When the kids mom took them back to New Orleans and subsequently asked us to come get them, we promised Turk we would help him in any way that we could. Initially their household was in huge turmoil as they struggled to build a family together. We began taking the kids to counseling in the hopes that they could come to terms with their new life and learn to live together as a happy family. The girls seem to have bonded with Turk, and that was our goal. Now we have to find the strength to give them space so that they can build a strong family unit.
We miss the girls a lot, they filled the house with their laughter as they played.
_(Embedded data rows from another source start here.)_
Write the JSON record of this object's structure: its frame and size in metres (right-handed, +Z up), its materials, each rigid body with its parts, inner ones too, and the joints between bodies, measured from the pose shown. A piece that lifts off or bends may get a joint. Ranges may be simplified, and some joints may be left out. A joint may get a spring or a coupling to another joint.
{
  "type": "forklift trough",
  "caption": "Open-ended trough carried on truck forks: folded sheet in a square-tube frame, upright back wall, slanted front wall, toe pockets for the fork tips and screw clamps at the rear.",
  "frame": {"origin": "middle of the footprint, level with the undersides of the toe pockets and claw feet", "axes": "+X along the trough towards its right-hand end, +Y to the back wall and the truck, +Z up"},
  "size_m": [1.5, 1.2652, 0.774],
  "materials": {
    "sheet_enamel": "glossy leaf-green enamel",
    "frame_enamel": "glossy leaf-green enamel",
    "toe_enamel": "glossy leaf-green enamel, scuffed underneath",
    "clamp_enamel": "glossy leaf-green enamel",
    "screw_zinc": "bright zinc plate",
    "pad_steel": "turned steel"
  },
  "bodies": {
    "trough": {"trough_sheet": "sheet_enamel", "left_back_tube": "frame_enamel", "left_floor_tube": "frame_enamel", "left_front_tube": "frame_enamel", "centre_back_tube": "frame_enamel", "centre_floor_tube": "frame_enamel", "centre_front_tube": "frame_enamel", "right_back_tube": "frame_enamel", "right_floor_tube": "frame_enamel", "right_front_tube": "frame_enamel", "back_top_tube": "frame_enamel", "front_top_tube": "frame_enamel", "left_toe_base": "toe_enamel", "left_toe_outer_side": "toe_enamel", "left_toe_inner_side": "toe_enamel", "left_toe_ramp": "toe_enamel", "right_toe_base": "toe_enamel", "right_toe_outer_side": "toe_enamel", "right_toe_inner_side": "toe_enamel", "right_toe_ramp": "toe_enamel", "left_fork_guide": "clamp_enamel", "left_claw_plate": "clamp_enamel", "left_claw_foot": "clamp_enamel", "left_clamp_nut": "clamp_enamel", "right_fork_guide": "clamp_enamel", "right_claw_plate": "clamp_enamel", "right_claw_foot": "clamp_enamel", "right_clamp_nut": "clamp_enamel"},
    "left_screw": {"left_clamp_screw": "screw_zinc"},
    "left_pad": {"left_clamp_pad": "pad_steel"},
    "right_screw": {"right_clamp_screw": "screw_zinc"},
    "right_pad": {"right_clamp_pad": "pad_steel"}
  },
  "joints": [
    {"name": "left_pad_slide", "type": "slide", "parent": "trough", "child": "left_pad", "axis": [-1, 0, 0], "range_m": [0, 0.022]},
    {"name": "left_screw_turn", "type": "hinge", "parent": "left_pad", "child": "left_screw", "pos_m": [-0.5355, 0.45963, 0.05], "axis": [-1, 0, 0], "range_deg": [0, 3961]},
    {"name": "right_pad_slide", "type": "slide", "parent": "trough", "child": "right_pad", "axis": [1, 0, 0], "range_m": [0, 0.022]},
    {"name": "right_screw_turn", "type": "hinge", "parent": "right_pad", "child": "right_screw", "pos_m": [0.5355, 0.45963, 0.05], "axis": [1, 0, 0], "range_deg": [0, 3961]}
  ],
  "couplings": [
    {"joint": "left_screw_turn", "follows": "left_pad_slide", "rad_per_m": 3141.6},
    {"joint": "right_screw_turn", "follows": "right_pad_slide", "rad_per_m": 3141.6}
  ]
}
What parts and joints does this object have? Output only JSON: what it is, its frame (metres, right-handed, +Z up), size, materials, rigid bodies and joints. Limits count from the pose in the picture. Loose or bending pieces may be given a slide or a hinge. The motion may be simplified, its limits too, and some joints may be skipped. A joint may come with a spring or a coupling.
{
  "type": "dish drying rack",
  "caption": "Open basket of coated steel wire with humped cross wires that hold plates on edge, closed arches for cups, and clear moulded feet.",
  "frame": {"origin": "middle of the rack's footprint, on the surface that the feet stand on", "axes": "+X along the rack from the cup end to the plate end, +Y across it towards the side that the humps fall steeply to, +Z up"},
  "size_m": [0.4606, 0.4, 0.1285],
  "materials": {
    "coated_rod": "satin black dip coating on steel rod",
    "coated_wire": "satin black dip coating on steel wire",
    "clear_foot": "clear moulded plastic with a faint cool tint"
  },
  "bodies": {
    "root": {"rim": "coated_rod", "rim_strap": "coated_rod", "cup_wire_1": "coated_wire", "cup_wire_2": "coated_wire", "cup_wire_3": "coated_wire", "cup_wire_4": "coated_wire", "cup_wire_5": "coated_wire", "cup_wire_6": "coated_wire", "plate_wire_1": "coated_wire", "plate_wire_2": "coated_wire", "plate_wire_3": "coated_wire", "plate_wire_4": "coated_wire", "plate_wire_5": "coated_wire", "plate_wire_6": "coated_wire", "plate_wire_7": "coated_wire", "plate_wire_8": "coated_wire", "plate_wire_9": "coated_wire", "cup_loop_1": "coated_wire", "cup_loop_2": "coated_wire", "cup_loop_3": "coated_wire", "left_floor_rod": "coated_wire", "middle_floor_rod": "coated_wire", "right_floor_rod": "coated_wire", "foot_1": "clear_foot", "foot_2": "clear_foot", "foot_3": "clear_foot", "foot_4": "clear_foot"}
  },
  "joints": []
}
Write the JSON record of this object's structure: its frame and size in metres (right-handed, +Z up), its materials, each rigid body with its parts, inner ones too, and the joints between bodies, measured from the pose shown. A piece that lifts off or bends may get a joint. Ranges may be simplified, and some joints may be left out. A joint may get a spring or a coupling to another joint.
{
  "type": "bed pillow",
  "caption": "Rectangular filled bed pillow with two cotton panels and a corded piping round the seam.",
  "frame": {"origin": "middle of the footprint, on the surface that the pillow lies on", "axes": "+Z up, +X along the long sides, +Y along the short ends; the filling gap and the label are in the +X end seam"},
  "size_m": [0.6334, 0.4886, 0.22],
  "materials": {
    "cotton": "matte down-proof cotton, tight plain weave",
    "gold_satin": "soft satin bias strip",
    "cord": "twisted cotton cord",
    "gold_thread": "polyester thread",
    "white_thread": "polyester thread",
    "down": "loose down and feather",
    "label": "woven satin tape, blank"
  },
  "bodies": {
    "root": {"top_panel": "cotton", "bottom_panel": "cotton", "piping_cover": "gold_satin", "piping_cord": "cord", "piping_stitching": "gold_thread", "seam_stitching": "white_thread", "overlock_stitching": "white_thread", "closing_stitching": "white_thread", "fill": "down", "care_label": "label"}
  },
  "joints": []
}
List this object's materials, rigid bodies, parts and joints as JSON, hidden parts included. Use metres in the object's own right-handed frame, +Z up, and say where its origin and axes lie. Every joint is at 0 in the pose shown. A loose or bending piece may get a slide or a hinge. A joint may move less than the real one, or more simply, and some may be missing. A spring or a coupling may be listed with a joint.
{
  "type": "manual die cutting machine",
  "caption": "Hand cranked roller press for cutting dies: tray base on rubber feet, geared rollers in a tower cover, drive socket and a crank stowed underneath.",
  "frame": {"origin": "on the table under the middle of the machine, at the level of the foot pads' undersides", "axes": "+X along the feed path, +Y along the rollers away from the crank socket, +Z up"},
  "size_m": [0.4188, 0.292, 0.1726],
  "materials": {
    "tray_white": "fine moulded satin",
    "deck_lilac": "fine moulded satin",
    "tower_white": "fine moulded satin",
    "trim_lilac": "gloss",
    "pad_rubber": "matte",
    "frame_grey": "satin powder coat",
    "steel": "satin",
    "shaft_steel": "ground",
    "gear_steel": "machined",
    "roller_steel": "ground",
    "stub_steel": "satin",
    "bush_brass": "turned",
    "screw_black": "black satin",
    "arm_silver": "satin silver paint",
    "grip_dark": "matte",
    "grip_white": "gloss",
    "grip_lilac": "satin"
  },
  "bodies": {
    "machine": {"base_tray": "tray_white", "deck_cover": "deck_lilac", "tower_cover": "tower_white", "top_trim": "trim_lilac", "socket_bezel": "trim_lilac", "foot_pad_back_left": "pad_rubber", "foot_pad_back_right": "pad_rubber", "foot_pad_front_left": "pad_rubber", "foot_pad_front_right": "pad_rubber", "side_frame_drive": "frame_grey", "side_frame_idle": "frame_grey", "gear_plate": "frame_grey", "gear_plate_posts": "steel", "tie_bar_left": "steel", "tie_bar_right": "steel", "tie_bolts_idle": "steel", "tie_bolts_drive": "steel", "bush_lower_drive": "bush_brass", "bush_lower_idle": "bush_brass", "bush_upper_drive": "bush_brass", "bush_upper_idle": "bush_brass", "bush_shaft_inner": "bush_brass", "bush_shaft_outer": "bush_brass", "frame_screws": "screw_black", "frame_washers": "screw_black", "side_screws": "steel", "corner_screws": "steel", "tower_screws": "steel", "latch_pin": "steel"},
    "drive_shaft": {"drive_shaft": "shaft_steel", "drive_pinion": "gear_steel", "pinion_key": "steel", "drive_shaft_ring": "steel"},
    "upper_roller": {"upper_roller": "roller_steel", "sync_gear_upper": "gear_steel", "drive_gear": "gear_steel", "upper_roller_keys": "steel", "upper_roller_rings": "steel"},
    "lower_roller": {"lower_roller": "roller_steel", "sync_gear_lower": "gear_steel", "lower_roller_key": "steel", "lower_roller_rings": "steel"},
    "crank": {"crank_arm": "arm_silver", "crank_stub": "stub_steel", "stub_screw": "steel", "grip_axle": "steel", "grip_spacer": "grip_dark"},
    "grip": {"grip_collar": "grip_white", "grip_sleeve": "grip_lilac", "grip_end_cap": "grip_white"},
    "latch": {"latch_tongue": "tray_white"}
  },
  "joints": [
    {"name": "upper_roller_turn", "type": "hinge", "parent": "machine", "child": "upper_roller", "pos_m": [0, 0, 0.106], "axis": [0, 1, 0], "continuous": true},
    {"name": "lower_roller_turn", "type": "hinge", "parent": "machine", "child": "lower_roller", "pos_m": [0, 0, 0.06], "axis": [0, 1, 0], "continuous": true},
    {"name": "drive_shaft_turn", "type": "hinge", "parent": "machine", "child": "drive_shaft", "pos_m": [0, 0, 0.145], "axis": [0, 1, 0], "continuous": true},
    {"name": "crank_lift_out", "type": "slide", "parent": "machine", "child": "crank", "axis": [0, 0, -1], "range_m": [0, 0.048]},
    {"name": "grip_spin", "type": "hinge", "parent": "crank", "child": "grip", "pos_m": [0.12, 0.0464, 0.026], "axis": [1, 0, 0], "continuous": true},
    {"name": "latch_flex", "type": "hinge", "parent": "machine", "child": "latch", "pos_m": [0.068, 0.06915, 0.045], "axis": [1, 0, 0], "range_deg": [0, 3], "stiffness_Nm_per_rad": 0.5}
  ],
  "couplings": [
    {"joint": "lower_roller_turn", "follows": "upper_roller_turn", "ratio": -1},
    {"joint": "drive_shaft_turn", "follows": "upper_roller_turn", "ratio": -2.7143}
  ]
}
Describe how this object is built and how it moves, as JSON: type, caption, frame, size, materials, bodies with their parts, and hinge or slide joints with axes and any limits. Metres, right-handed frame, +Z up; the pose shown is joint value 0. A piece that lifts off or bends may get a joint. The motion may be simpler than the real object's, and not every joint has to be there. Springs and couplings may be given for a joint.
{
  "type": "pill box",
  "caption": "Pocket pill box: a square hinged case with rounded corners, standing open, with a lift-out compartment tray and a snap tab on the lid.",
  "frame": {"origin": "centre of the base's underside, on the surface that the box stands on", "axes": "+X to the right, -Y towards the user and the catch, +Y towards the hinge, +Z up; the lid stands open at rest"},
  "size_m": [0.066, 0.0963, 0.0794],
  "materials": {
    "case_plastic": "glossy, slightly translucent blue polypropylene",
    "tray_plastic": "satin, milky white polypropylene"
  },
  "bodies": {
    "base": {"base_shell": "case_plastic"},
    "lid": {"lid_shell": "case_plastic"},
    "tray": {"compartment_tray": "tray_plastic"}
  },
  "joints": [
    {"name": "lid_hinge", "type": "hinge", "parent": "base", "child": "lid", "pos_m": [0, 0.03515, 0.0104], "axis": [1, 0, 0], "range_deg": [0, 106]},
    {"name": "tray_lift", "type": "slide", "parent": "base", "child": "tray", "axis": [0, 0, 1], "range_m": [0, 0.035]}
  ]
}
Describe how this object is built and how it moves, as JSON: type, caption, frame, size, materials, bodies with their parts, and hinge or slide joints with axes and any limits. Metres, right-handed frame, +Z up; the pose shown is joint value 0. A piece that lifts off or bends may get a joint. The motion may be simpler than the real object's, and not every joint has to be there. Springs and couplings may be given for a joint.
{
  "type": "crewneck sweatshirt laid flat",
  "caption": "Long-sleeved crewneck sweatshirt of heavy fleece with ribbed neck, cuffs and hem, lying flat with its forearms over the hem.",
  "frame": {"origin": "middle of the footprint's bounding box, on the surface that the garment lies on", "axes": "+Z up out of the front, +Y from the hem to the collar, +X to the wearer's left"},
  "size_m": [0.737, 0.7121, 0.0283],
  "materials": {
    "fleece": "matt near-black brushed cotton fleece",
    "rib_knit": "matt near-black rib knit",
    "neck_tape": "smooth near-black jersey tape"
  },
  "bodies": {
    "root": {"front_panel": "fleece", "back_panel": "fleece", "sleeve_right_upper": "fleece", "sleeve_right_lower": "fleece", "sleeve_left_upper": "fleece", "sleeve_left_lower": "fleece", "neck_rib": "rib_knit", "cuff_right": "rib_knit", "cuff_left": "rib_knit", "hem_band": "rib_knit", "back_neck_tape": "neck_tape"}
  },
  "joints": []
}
Randy and I have often been asked if the girls resent the fact that we "chose" Charlie to live with us. This is not what transpired. At a time when the girls were pushing us away, we saw Charlie floundering. He was made the scapegoat from all sides. His ADHD made it hard for him to control himself, and he was striking out, which caused more trouble. Marquel, as the "mom" in the home, found herself unable to control him, and often resorted to malicious tactics. We saw a little boy with so much potential, but at a point where he was going down the wrong path that would lead to a miserable future, and a house in chaos. While the girls held us at arms length, Charlie was willing to let us be surrogate parents.
When we approached Turk with the idea of Charlie coming to live with us, he did not resist. He knew that he could not deal with Charlie, and we knew that he had no understanding of the ADHD or the problems resulting from the neglect, abandonment and abuse from his mom.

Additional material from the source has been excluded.